I love that about Steve and so many of our teachers. They may get discouraged with what they see and experience on many days, but they choose to stay here, to be part of the community, to nurture and create something that would never exist otherwise. The staying is what matters, because the staying is about the really important things in life and ministry.
This is the choice I’m going to make by going to church where I will probably never hear what is important to me. Ultimately, though, what matters is not my theology, but CHRIST’S LOVE for these people. They are still the people Jesus bought with his life and blood. He loves them. I can encourage, pray, share, teach, hope and stick with them as he does. And I can start something in my house that keeps the fire alive for me and others like me. I can keep paddling against the stream. I can not give up.
Pink was a very smart man, but he imagined that God resembled his theology. He was wrong on that. God isn’t the sum of my theology. We see God perfectly in the person of Jesus.
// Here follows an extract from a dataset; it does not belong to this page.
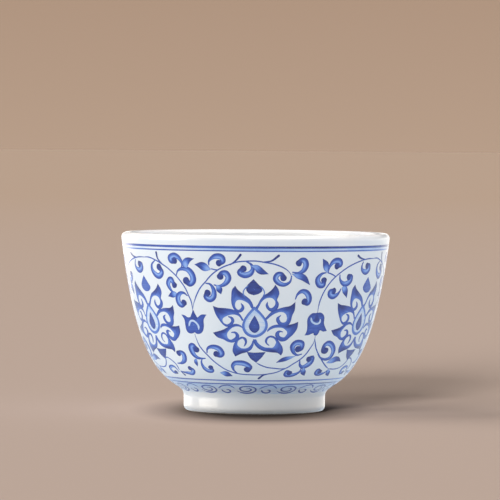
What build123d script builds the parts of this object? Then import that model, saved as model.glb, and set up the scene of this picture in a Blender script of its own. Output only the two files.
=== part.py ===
from build123d import *
import os
from math import cos, radians, sin

# A blue and white porcelain teacup: a round bowl on a straight foot ring.
# Everything is turned about +Z. The origin is the centre of the circle that the foot rests on.
# Sizes are in millimetres, and a section point is written (radius, height).

# Overall
rim_radius = 42.5
total_height = 56.5
foot_radius = 22.4

# Lip: a half round at the top of the wall
lip_thickness = 3.2
lip_outer_lean = 83.1      # angle of the outer wall from level where it meets the lip
lip_inner_lean = 83.8      # the same for the inner wall

# Wall: one smooth curve each side, set by how far it keeps its end directions
flare_angle = 36.0         # angle of the bowl's underside from level where it leaves the foot
outer_low_reach = 5.85
outer_high_reach = 41.6
floor_height = 9.2
floor_reach = 18.3
inner_high_reach = 55.4

# Foot ring
foot_inner_radius = 18.6
foot_joint_height = 5.7    # the ring is luted to the flat underside of the bowl here
foot_wall_top = 4.8        # the straight wall ends and the hollow fillet starts
foot_fillet = 3.0
foot_outer_round = 1.8
foot_inner_round = 0.8
glaze_line_angle = 35.0    # the foot is wiped bare below this angle on both roundings

# Glaze
glaze = 0.3
base_glaze_fillet = 1.8    # glaze pooled in the corner under the base

# Painted bands, as bottom and top heights. Cobalt sinks through the glaze as it melts,
# so each band is a ring of blue glaze of the full glaze thickness.
bands = {
    "rim_line_thick": (52.50, 53.20),
    "rim_wash": (51.88, 52.50),
    "rim_line_thin": (51.50, 51.88),
    "base_line_upper": (10.80, 11.15),
    "base_wash": (10.00, 10.80),
    "base_line_lower": (9.65, 10.00),
    "foot_border": (6.50, 9.65),
}

lip_round = lip_thickness / 2
lip_centre = (rim_radius - lip_round, total_height - lip_round)
fillet_centre = (foot_radius + foot_fillet, foot_wall_top)
fillet_turn = 90 - flare_angle
outer_round_centre = (foot_radius - foot_outer_round, foot_outer_round)
inner_round_centre = (foot_inner_radius + foot_inner_round, foot_inner_round)
border_bottom, border_top = bands["foot_border"]


def at(radius, height):
    return Vector(radius, 0, height)


def on_circle(centre, radius, angle):
    """Point of a circle in the section; the angle is from straight out, towards up."""
    return at(centre[0] + radius * cos(radians(angle)), centre[1] + radius * sin(radians(angle)))


def arc(centre, radius, start, end):
    middle = (start + end) / 2
    return ThreePointArc(*(on_circle(centre, radius, angle) for angle in (start, middle, end)))


def direction(angle):
    return Vector(cos(radians(angle)), 0, sin(radians(angle)))


def outer_wall(inset):
    """Outside of the wall from the foot fillet up to the lip, moved in by the inset."""
    low = on_circle(fillet_centre, foot_fillet + inset, 180 - fillet_turn)
    high = on_circle(lip_centre, lip_round - inset, lip_outer_lean - 90)
    low_handle = low + direction(flare_angle) * (outer_low_reach - inset / 4)
    high_handle = high - direction(lip_outer_lean) * (outer_high_reach - inset / 4)
    return Bezier(low, low_handle, high_handle, high)


def inner_wall(inset):
    """Inside of the wall from the lip down to the middle of the floor, moved in by the inset."""
    high = on_circle(lip_centre, lip_round - inset, 270 - lip_inner_lean)
    high_handle = high - direction(lip_inner_lean) * (inner_high_reach - inset / 4)
    floor = floor_height - inset
    return Bezier(high, high_handle, at(floor_reach, floor), at(0, floor))


def lip(inset):
    return arc(lip_centre, lip_round - inset, lip_outer_lean - 90, 270 - lip_inner_lean)


def solid_of(*edges):
    return revolve(make_face(Curve() + list(edges)), Axis.Z)


def joint_point(inset):
    """Where the outside of the foot fillet crosses the height of the foot joint."""
    rise = foot_joint_height - foot_wall_top
    return at(fillet_centre[0] - ((foot_fillet + inset) ** 2 - rise ** 2) ** 0.5, foot_joint_height)


def fillet_between(low, high, inset):
    """Piece of the hollow fillet between two points, both on it."""
    centre = at(*fillet_centre)
    chord_middle = (low + high) / 2
    middle = centre + (chord_middle - centre).normalized() * (foot_fillet + inset)
    return ThreePointArc(low, middle, high)


def make_bowl():
    """Porcelain wall, floor and lip, with a flat underside for the foot ring."""
    outside = outer_wall(glaze)
    joint = joint_point(glaze)
    fillet = fillet_between(joint, outside @ 0, glaze)
    inside = inner_wall(glaze)
    underside = Line(at(0, foot_joint_height), joint)
    axis = Line(inside @ 1, at(0, foot_joint_height))
    return solid_of(underside, fillet, outside, lip(glaze), inside, axis)


def make_foot_ring():
    """Porcelain ring under the bowl, wiped bare where it rests."""
    joint = joint_point(glaze)
    bare_inner = arc(inner_round_centre, foot_inner_round, 270 - glaze_line_angle, 270)
    bare_outer = arc(outer_round_centre, foot_outer_round, 270, 270 + glaze_line_angle)
    coated_inner = arc(inner_round_centre, foot_inner_round - glaze, 180, 270 - glaze_line_angle)
    coated_outer = arc(outer_round_centre, foot_outer_round - glaze, 270 + glaze_line_angle, 360)
    wall_end = at(foot_radius - glaze, foot_wall_top)
    inner_end = at(foot_inner_radius + glaze, foot_joint_height)
    return solid_of(
        bare_inner,
        Line(bare_inner @ 1, bare_outer @ 0),
        bare_outer,
        Line(bare_outer @ 1, coated_outer @ 0),
        coated_outer,
        Line(coated_outer @ 1, wall_end),
        fillet_between(wall_end, joint, glaze),
        Line(joint, inner_end),
        Line(inner_end, coated_inner @ 0),
        coated_inner,
        Line(coated_inner @ 1, bare_inner @ 0),
    )


def outside_coat():
    """Section of the whole glaze coat on the outside, from the wiped foot up to the lip's crest."""
    skin, back = outer_wall(0), outer_wall(glaze)
    skin_fillet = fillet_between(at(foot_radius, foot_wall_top), skin @ 0, 0)
    back_wall_end = at(foot_radius - glaze, foot_wall_top)
    back_fillet = fillet_between(back_wall_end, back @ 0, glaze)
    skin_round = arc(outer_round_centre, foot_outer_round, 270 + glaze_line_angle, 360)
    back_round = arc(outer_round_centre, foot_outer_round - glaze, 270 + glaze_line_angle, 360)
    skin_lip = arc(lip_centre, lip_round, lip_outer_lean - 90, 90)
    back_lip = arc(lip_centre, lip_round - glaze, lip_outer_lean - 90, 90)
    return make_face(Curve() + [
        skin_round, Line(skin_round @ 1, skin_fillet @ 0), skin_fillet, skin, skin_lip,
        Line(skin_lip @ 1, back_lip @ 1),
        back_lip, back, back_fillet, Line(back_fillet @ 0, back_round @ 1), back_round,
        Line(back_round @ 0, skin_round @ 0),
    ])


def coat_between(bottom, top):
    """Ring of the outside coat between two heights."""
    slab = make_face(Polyline(
        at(0, bottom), at(2 * rim_radius, bottom), at(2 * rim_radius, top), at(0, top), close=True))
    return revolve(outside_coat() & slab, Axis.Z)


def make_liner_glaze():
    """Clear glaze over the floor and the inside of the wall, up to the lip's crest."""
    skin, back = inner_wall(0), inner_wall(glaze)
    skin_lip = arc(lip_centre, lip_round, 90, 270 - lip_inner_lean)
    back_lip = arc(lip_centre, lip_round - glaze, 90, 270 - lip_inner_lean)
    return solid_of(skin_lip, skin, Line(skin @ 1, back @ 1), back, back_lip,
                    Line(back_lip @ 0, skin_lip @ 0))


def make_base_glaze():
    """Clear glaze under the base and down the inside of the foot ring, pooled in the corner."""
    wall, ceiling = foot_inner_radius, foot_joint_height - glaze
    pool_centre = (wall - base_glaze_fillet, ceiling - base_glaze_fillet)
    skin_round = arc(inner_round_centre, foot_inner_round, 180, 270 - glaze_line_angle)
    back_round = arc(inner_round_centre, foot_inner_round - glaze, 180, 270 - glaze_line_angle)
    pool = arc(pool_centre, base_glaze_fillet, 0, 90)
    corner = at(wall + glaze, foot_joint_height)
    middle = at(0, foot_joint_height)
    return solid_of(
        Line(skin_round @ 0, pool @ 0),
        pool,
        Line(pool @ 1, at(0, ceiling)),
        Line(at(0, ceiling), middle),
        Line(middle, corner),
        Line(corner, back_round @ 0),
        back_round,
        Line(back_round @ 1, skin_round @ 1),
        skin_round,
    )


def save(part, name):
    part.label = name
    export_step(part, f"parts/{name}.step")


os.makedirs("parts", exist_ok=True)
save(make_bowl(), "bowl")
save(make_foot_ring(), "foot_ring")
save(make_liner_glaze(), "liner_glaze")
save(make_base_glaze(), "base_glaze")
save(coat_between(bands["rim_line_thick"][1], total_height), "lip_glaze")
save(coat_between(bands["base_line_upper"][1], bands["rim_line_thin"][0]), "wall_glaze")
save(coat_between(0, border_bottom), "foot_glaze")
for name, (bottom, top) in bands.items():
    save(coat_between(bottom, top), name)
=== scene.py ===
from math import cos, log, pi, radians, sin

import bmesh
import bpy
import numpy as np
from mathutils import Euler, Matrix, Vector


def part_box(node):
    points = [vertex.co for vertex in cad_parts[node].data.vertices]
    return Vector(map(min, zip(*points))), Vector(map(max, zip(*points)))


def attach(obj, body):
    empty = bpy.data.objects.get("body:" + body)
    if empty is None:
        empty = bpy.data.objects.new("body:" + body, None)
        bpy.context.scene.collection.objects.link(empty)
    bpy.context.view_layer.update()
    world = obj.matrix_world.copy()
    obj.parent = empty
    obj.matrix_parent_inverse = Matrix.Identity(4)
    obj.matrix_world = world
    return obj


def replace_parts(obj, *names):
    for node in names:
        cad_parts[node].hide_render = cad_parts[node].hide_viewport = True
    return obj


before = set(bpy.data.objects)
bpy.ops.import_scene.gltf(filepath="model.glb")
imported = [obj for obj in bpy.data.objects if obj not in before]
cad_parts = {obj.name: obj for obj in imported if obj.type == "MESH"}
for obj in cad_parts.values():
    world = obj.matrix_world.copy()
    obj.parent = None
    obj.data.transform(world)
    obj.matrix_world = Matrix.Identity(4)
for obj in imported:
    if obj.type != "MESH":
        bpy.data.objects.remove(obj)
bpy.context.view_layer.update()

# Lengths are in millimetres until a mesh is made. A section point is (radius, height).
# A point on the wall is (degrees round the cup, height): 0 degrees faces the front, -Y, and 90 degrees is +X.
MM = 0.001
TURN_STEPS = 384           # steps round the cup of the turned pieces and the painted bands
OUTER_POINTS = 140         # points along the section's long curves
INNER_POINTS = 120

# ---------------------------------------------------------------- the cup's shape

lip_low, lip_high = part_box("lip_glaze")
rim_radius = round(lip_high.x / MM, 1)
total_height = round(lip_high.z / MM, 1)
foot_joint_height = round(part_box("foot_ring")[1].z / MM, 1)

# The other sizes of the section are the same as the CAD model's
lip_round = 1.6
lip_outer_lean = 83.1
lip_inner_lean = 83.8
flare_angle = 36.0
outer_low_reach = 5.85
outer_high_reach = 41.6
floor_height = 9.2
floor_reach = 18.3
inner_high_reach = 55.4
foot_radius = 22.4
foot_inner_radius = 18.6
foot_wall_top = 4.8
foot_fillet = 3.0
foot_outer_round = 1.8
foot_inner_round = 0.8
glaze_line_angle = 35.0
glaze = 0.3
base_glaze_fillet = 1.8

lip_centre = (rim_radius - lip_round, total_height - lip_round)
fillet_centre = (foot_radius + foot_fillet, foot_wall_top)
outer_round_centre = (foot_radius - foot_outer_round, foot_outer_round)
inner_round_centre = (foot_inner_radius + foot_inner_round, foot_inner_round)
pool_centre = (foot_inner_radius - base_glaze_fillet, foot_joint_height - glaze - base_glaze_fillet)


def on_circle(centre, radius, angle):
    return (centre[0] + radius * cos(radians(angle)), centre[1] + radius * sin(radians(angle)))


def arc(centre, radius, start, end, count):
    return [on_circle(centre, radius, a) for a in np.linspace(start, end, count)]


def bezier(start, start_handle, end_handle, end, count):
    t = np.linspace(0, 1, count)[:, None]
    p, q, r, s = (np.array(point) for point in (start, start_handle, end_handle, end))
    curve = (1 - t) ** 3 * p + 3 * (1 - t) ** 2 * t * q + 3 * (1 - t) * t * t * r + t ** 3 * s
    return [tuple(point) for point in curve]


def outer_wall():
    low = on_circle(fillet_centre, foot_fillet, 90 + flare_angle)
    high = on_circle(lip_centre, lip_round, lip_outer_lean - 90)
    low_handle = on_circle(low, outer_low_reach, flare_angle)
    high_handle = on_circle(high, outer_high_reach, lip_outer_lean + 180)
    return bezier(low, low_handle, high_handle, high, OUTER_POINTS)


def inner_wall():
    high = on_circle(lip_centre, lip_round, 270 - lip_inner_lean)
    high_handle = on_circle(high, inner_high_reach, lip_inner_lean + 180)
    return bezier(high, high_handle, (floor_reach, floor_height), (0, floor_height), INNER_POINTS)


def outside_profile():
    """Glazed outside, from the wiped edge of the foot up to the lip's crest."""
    points = arc(outer_round_centre, foot_outer_round, 270 + glaze_line_angle, 360, 12)
    points += [(foot_radius, z) for z in np.linspace(foot_outer_round, foot_wall_top, 6)[1:-1]]
    points += arc(fillet_centre, foot_fillet, 180, 90 + flare_angle, 16)
    points += outer_wall()[1:]
    points += arc(lip_centre, lip_round, lip_outer_lean - 90, 90, 18)[1:]
    return points


def inside_profile():
    """Glazed inside, from the lip's crest down to the middle of the floor."""
    return arc(lip_centre, lip_round, 90, 270 - lip_inner_lean, 18) + inner_wall()[1:]


def base_profile():
    """Glazed recess, from its middle out and down to the wiped edge of the foot."""
    ceiling = foot_joint_height - glaze
    points = [(r, ceiling) for r in np.linspace(0, pool_centre[0], 24)]
    points += arc(pool_centre, base_glaze_fillet, 90, 0, 14)[1:]
    points += arc(inner_round_centre, foot_inner_round, 180, 270 - glaze_line_angle, 8)
    return points


def bare_profile():
    """Unglazed rim that the cup stands on, from its outer edge to its inner edge."""
    points = arc(outer_round_centre, foot_outer_round, 270 + glaze_line_angle, 270, 8)
    points += [(r, 0.0) for r in np.linspace(outer_round_centre[0], inner_round_centre[0], 5)[1:-1]]
    points += arc(inner_round_centre, foot_inner_round, 270, 270 - glaze_line_angle, 5)
    return points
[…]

Jesus and the unlovely, Jesus and the sinful, Jesus and the sinful, Jesus and the unfaithful, Jesus and the losers. Jesus with the last, the least, the lost and the dead. Jesus with those whose sins will crucify him. He’s the one who wants that messy, crying woman at his dinner. He’s the one who wants Zaccheus on his team. He’s the one who wants Peter to feed his sheep. It’s Jesus sticking with the Corinthians and the churches of Revelation. It’s Jesus who sticks with me. That’s what God is like. God is like Jesus. Not like A.W. Pink’s theology, as right as it might be.
Pink should have followed Jesus to a church of actual, real, messed up, screwed up, ignorant Christians, and not given up on what Jesus didn’t give up on.